The Guide is built via Hugo from a set of Markdown documents located in the content
folder of the repository. Within each document is a header section that sets parameters such as the page title, and a body section containing the actual content of the page.
In general, you should restrict yourself to translating only:
- the
title
parameter in the header - the body content of the page
In the rare case where the language to which you are translating does not typically use Arabic numerals, you may also translate the icon
parameter in the header on certain pages which is used for numbering the top-level menu items.
If the fonts used by the English version of the guide do not properly render the language to which you are translating, you can also modify static/css/overrides.css
to change the font face to a web-safe font which renders the language properly. (If you are not familiar with CSS, assistance is available - open an issue.)
You may provide localized replacements of images in the static/images
if desired. If you do so, please ensure that the size of the image files is similar to (or smaller than) the original versions - sometimes editing and saving a new version of an image
can result in a significant size difference if different compression options were selected.
You may also add a sentence to the note at the bottom of content/start/welcome.md
telling
people where they can provide feedback on the translation, in addition to the original guide.
Begin by forking the repository (there is a button for this on the repository's home page). Next, create a new branch (not master
) named
translated-
followed by the ISO 639-1 two-letter
code for the language to which you are translating - to use the previous example, a German
translation would use a branch named translated-de
. (The rest of this page will use the
text translated-XX
- replace XX
with the proper code.)
Now, on that branch, add new commits which replace the English source text with the appropriately translated text for your target language. This may include adding sentences as is necessary to clarify the meaning in the target language, but should seek to avoid significantly changing the overall content presented. (In particular, do not add editorial commentary.)
First, make sure that your branch is pushed to your fork on GitHub (the branch selector on your
fork should display both master
and your translated-XX
branch).
If this is the first set of translations for the language in question, please open an issue with a link to your fork of the repository and the language to which you have translated the content. New languages require some extra legwork to set up the new subdomain before they can be added.

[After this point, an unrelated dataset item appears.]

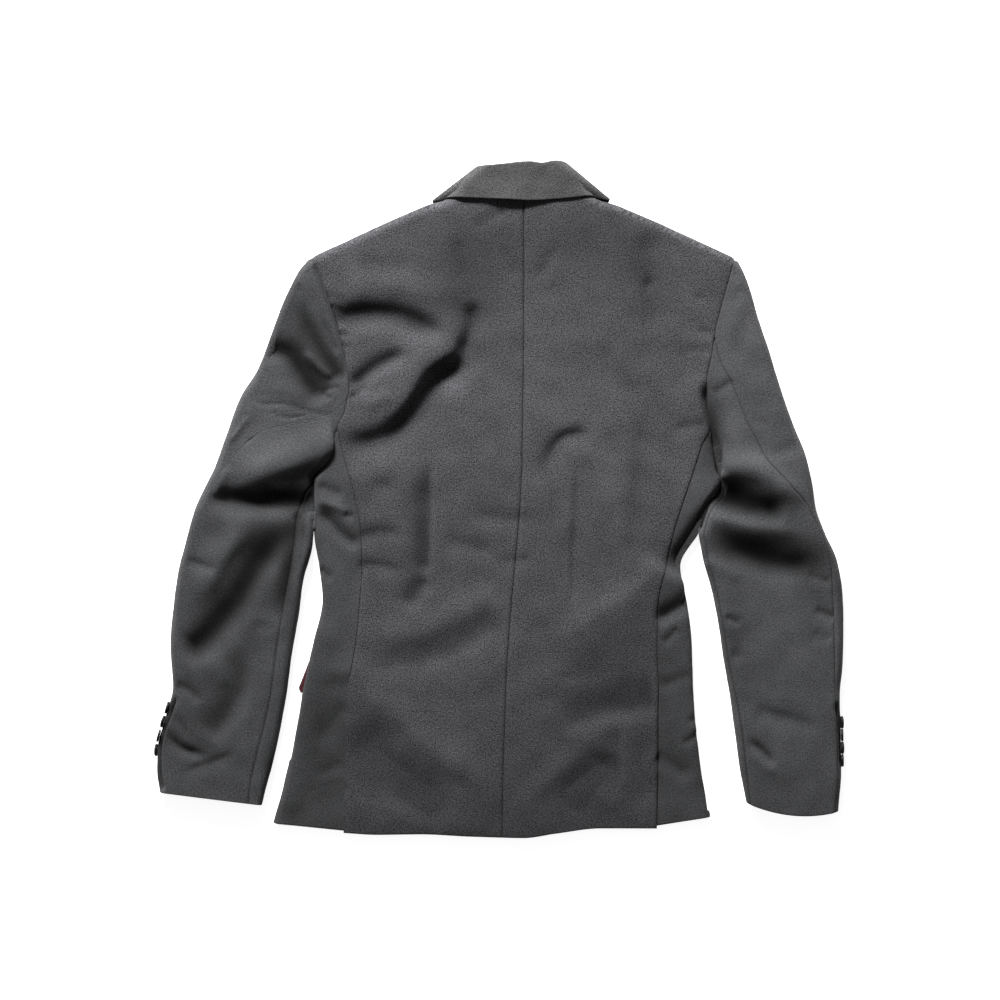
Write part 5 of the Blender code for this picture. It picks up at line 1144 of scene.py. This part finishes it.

If this is an update to an existing language, open a pull request for your changes against the
correct branch - make sure you're not asking for your changes to be merged into master
.
Changes made to the Guide will be committed onto master
; if you wish to translate the updates,
merge master
into the translated-XX
branch for the language in question. For new files, this
will add the files into the translation branch in their English form, you can then create commits
that replace them with the translated form. For changed files, the merge will most likely create
a merge conflict; resolve the merge conflict to replace the new English text with a translated
version and commit then result.
Please do not simply add new files to a translated-XX
branch from scratch - always merge them in
from master
, then edit the file in-place. By editing the files in-place, we can easily mirror changes
that don't require translation (such as modifying metadata) without having to do a translation pass.